### TASK PROMPT
Find the line that contains "What three.js and". Output it and every line after it to the end of the records, exactly as they appear.

### DATA SUPPLIED
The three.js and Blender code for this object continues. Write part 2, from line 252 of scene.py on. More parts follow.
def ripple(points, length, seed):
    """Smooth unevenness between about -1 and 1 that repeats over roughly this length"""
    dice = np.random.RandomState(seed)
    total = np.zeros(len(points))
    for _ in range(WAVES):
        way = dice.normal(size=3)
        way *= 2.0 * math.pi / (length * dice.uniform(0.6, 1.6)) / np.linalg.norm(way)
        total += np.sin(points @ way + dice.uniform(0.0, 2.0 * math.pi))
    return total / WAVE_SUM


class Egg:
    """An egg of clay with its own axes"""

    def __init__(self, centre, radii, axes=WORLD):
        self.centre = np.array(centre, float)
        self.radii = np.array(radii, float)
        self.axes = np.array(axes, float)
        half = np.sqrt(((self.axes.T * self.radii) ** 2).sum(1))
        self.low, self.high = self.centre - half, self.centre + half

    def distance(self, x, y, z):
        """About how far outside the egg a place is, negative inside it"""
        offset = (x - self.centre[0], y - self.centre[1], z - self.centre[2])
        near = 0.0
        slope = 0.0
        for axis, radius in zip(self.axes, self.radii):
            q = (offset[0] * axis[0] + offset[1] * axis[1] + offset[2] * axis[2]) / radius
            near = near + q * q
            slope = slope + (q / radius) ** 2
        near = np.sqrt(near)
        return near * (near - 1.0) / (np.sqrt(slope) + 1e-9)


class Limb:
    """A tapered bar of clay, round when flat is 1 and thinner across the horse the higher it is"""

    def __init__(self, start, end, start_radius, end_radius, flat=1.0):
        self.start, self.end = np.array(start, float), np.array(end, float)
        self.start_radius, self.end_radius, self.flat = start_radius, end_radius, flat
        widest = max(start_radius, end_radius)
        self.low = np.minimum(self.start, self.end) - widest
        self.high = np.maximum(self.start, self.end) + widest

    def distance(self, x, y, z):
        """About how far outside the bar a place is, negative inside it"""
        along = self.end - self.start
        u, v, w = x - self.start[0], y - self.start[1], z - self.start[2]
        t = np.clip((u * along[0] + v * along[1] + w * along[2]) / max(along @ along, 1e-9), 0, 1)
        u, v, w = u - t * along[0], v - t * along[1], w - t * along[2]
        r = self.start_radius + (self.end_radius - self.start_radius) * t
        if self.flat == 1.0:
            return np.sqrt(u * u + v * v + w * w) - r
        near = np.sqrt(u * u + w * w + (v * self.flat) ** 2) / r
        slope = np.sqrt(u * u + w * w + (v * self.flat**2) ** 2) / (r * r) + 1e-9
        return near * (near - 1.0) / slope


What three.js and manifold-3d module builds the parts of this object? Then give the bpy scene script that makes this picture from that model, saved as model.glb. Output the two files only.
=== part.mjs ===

### SOLUTION FOR THIS EXERCISE
What three.js and manifold-3d module builds the parts of this object? Then give the bpy scene script that makes this picture from that model, saved as model.glb. Output the two files only.
=== part.mjs ===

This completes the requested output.